The technical information in this document has been reviewed by Eagle Hill's Vice President Exploration, Jean-Philippe Desrochers, PhD, PGeo, who has sufficient experience relevant to the style of mineralization under consideration and qualifies as a Qualified Person as defined by National Instrument 43-101.
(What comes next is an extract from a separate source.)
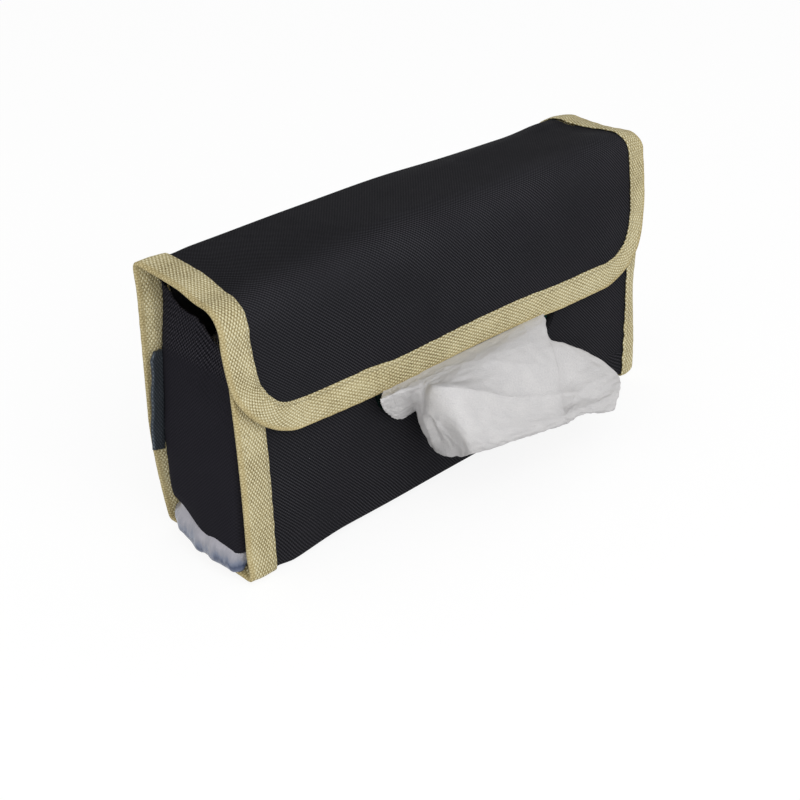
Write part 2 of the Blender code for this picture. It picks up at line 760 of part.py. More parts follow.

Cautionary Note Regarding Forward-looking Statements

This document contains certain forward-looking information and forward-looking statements within the meaning of applicable securities legislation (collectively "forward-looking statements"). The use of any of the words "will", "plans", "objective", "expand", "potential" and similar expressions are intended to identify forward-looking statements. These statements involve known and unknown risks, uncertainties and other factors that may cause actual results or events to differ materially from those anticipated in such forward-looking statements. Such forward-looking statements should not be unduly relied upon. This document contains forward-looking statements and assumptions pertaining to the following: uncertainty involving resource estimates and the ability to extract those resources economically, or at all; uncertainty involving drilling programs and the Company's ability to expand and upgrade existing resource estimates; the regulatory process and actions; the need to work with local communities and authorities to advance the properties; the need to work with Dundee and Southern Arc to advance the property; technical issues; new legislation; competitive factors and conditions; uncertainties resulting from potential delays or changes in plans; the occurrence of unexpected events; and the Company's ability to execute and implement future plans. Actual results achieved may vary from the information provided herein as a result of numerous known and unknown risks and uncertainties and other factors, including uncertainty related to drill results and the inclusion of drill results in future resource estimates for the property. The Company believes the expectations reflected in those forward-looking statements are reasonable, but no assurance can be given that these expectations will prove to be correct.